As we can see, the final results relative to both the claim and evidence after the preprocessing are satisfacory. For this reason we are now going to apply the preprocessing function to the entire dataset encoded as a Dataframe.

In [None]:
df['claim'] = df['claim'].apply(preprocess_pipeline)
df['evidence'] = df['evidence'].apply(preprocess_pipeline)

df.head(10)

### 4. Vocabulary

Next, we have to build the dictionaries that will be used for the numerical tokenization of the dataset and for the generation of the embedding matrix.

The function `build_vocab` takes in input the list of unique words in the whole dataset and creates:
- `word2int`: dictionary which associates each word with an integer.
- `int2word`: dictionary which associates each integer with the relative word.

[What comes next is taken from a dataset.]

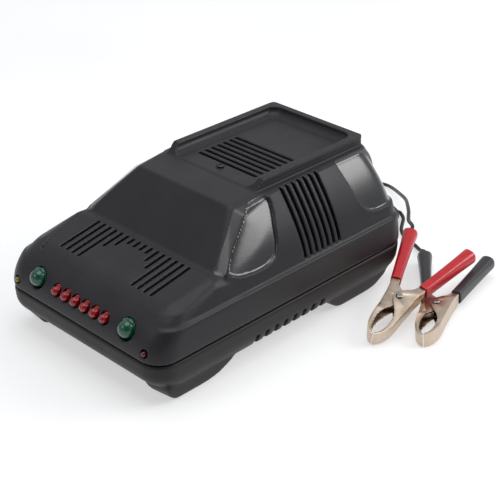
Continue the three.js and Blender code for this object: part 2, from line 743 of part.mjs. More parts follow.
// A clamp lying where its pose says: turned about Z, tipped along its length and rolled.
function addClamp(colourName, pose, sleeveColour) {
  const clamp = new THREE.Group();
  clamp.position.set(...pose.position);
  clamp.rotation.order = 'ZYX';
  clamp.rotation.set(
    THREE.MathUtils.degToRad(pose.roll),
    THREE.MathUtils.degToRad(-pose.pitch),
    THREE.MathUtils.degToRad(pose.yaw),
  );
  charger.add(clamp);
  const fixedJaw = mirrored(halfClamp(outerHalfHeight, innerHalfHeight, armHalfHeight));
  addPart(`${colourName}_jaw_fixed`, fixedJaw, 'steel', clamp);
  const movingJaw = halfClamp(outerHalfHeight, outerHalfHeight, armHalfHeight);
  addPart(`${colourName}_jaw_moving`, movingJaw, 'steel', clamp);
  addPart(`${colourName}_rivet`, rivet(), 'zinc', clamp);
  const fixedSpring = addPart(`${colourName}_spring_fixed`, springHalf(), 'zinc', clamp);
  fixedSpring.rotation.x = Math.PI;
  addPart(`${colourName}_spring_moving`, springHalf(), 'zinc', clamp);
  addPart(`${colourName}_sleeve_fixed`, mirrored(sleeve()), sleeveColour, clamp);
  addPart(`${colourName}_sleeve_moving`, sleeve(), sleeveColour, clamp);
  clamp.updateMatrixWorld(true);
  return clamp;
}

const redPose = { position: [91.7, 59.9, 11.3], yaw: -76.4, pitch: -10.5, roll: -7.2 };
const blackPose = { position: [106, 77, 5.45], yaw: -64.6, pitch: -1.3, roll: 5 };

// Two points that carry on the line of the fixed handle, the last one just outside its sleeve.
function handleEnds(clamp) {
  return [[-63.5, -21.1], [-57.7, -19.65]].map(([x, y]) => (
    clamp.localToWorld(new THREE.Vector3(x, y, 0)).toArray()));
}

addCase();
addElectronics();
addTransformer();
const redClamp = addClamp('red', redPose, 'redVinyl');
const blackClamp = addClamp('black', blackPose, 'blackVinyl');
addLeads(handleEnds(redClamp), handleEnds(blackClamp));

// The origin goes to the floor under the middle of the case and clamps, the leads left out.
const bounds = new THREE.Box3();
for (const piece of charger.children) {
  if (!piece.name.includes('_lead_')) bounds.expandByObject(piece, true);
}
const middle = bounds.getCenter(new THREE.Vector3());
charger.position.set(-middle.x, -middle.y, -bounds.min.z);

export default charger;
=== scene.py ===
# Car battery charger: the moulded case, its lamps, the two leads and the two sprung clamps.
import json
import math
import bmesh
import bpy
from mathutils import Matrix, Vector


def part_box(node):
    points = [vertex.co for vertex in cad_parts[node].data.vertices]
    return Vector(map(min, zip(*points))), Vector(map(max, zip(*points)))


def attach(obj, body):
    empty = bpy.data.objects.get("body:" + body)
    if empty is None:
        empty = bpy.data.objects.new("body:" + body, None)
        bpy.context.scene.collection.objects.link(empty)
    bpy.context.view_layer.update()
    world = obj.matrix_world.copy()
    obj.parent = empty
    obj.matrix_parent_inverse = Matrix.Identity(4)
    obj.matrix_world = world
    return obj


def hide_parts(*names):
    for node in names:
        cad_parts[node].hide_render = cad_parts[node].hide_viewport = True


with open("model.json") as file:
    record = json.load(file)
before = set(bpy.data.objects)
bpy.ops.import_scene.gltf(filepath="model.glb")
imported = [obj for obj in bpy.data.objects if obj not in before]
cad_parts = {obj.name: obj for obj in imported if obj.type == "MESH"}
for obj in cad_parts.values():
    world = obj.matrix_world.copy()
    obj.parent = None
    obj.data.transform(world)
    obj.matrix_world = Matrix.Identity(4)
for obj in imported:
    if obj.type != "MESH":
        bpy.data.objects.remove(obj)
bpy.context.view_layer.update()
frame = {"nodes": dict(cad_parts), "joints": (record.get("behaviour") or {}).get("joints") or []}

mm = 0.001
coverLow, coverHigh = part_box("top_cover")
caseMiddle = Vector(((coverLow[0] + coverHigh[0]) / 2, (coverLow[1] + coverHigh[1]) / 2, 0.0))
caseToFrame = Matrix.Translation(caseMiddle) @ Matrix.Scale(mm, 4)   # case millimetres to the frame's metres


def inFrame(x, y, z):
    return caseToFrame @ Vector((x, y, z))


# ---- camera

cameraSetup = {"place": (469.6, -444.0, 394.3), "azimuth": 44.65, "elevation": 29.25, "lens": 91.94}

cameraData = bpy.data.cameras.new("photoCamera")
cameraData.lens = cameraSetup["lens"]
cameraData.sensor_width = 36
cameraData.clip_end = 20
camera = bpy.data.objects.new("photoCamera", cameraData)
camera.location = inFrame(*cameraSetup["place"])
camera.rotation_euler = (math.radians(90 - cameraSetup["elevation"]), 0,
                         math.radians(cameraSetup["azimuth"]))
bpy.context.scene.collection.objects.link(camera)
bpy.context.scene.camera = camera
print("camera set")


# ---- shader groups shared by the finishes

def addNode(tree, kind, inputs=None, **settings):
    node = tree.nodes.new(kind)
    for name, value in settings.items():
        setattr(node, name, value)
    for name, value in (inputs or {}).items():
        if isinstance(value, bpy.types.NodeSocket):
            tree.links.new(value, node.inputs[name])
        else:
            node.inputs[name].default_value = value
    return node


def newGroup(name, inputs, outputs):
    group = bpy.data.node_groups.new(name, "ShaderNodeTree")
    for socketName, default in inputs.items():
        kind = "NodeSocketVector" if default is None else "NodeSocketFloat"
        socket = group.interface.new_socket(socketName, in_out="INPUT", socket_type=kind)
        if default is not None:
            socket.default_value = default
    for socketName in outputs:
        group.interface.new_socket(socketName, in_out="OUTPUT", socket_type="NodeSocketFloat")
    return group, group.nodes.new("NodeGroupInput"), group.nodes.new("NodeGroupOutput")


def math2(tree, operation, first, second, clamp=False):
    node = addNode(tree, "ShaderNodeMath", operation=operation, use_clamp=clamp)
    for socket, value in zip(node.inputs, (first, second)):
        if isinstance(value, bpy.types.NodeSocket):
            tree.links.new(value, socket)
        else:
            socket.default_value = value
    return node.outputs[0]


def makeMouldGrain():
    group, given, result = newGroup("mouldGrain", {"Vector": None, "Grain": 1700.0, "Mottle": 60.0},
                                    ["Height", "Mottling"])
    fine = addNode(group, "ShaderNodeTexNoise",
                   {"Vector": given.outputs["Vector"], "Scale": given.outputs["Grain"],
                                                 "Detail": 2.0, "Roughness": 0.6})
    coarse = addNode(group, "ShaderNodeTexNoise", {"Vector": given.outputs["Vector"],
                                                   "Scale": given.outputs["Mottle"], "Detail": 4.0})
    group.links.new(fine.outputs["Fac"], result.inputs["Height"])
    group.links.new(coarse.outputs["Fac"], result.inputs["Mottling"])
    return group


# Mask on sharp edges (pointiness times a noise patch). On the case it carries a painted edge highlight: a
# lighter bluish grey where light catches the edges. On the metal parts it gives a lighter edge colour.
def makeEdgeWearAndHighlight():
    group, given, result = newGroup("edgeWearAndHighlight", {"Vector": None, "Scale": 300.0, "Low": 0.52, "High": 0.6},
                                    ["Mask"])
    geometry = addNode(group, "ShaderNodeNewGeometry")
    edge = addNode(group, "ShaderNodeMapRange", {"Value": geometry.outputs["Pointiness"],
                                                 "From Min": given.outputs["Low"],
                                                 "From Max": given.outputs["High"]})
    patch = addNode(group, "ShaderNodeTexNoise",
                    {"Vector": given.outputs["Vector"], "Scale": given.outputs["Scale"],
                                                  "Detail": 3.0})
    mask = math2(group, "MULTIPLY", edge.outputs["Result"], patch.outputs["Fac"], clamp=True)
    group.links.new(mask, result.inputs["Mask"])
    return group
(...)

These two dictionaries constitute a bijective mapping between words and indexes in the dataset.

In [3]:
Vocab = namedtuple('Vocabulary',['word2int','int2word','unique_words'])

def build_vocab(unique_words : list[str]): 
    """
        Builds 4 dictionaries word2int, int2word, tag2int, int2tag and returns them
    """
    
    word2int = OrderedDict()
    int2word = OrderedDict()

    for i, word in enumerate(unique_words):
        word2int[word] = i+1           #plus 1 since the 0 will be used as tag token 
        int2word[i+1] = word
    
    return Vocab(word2int,int2word,unique_words)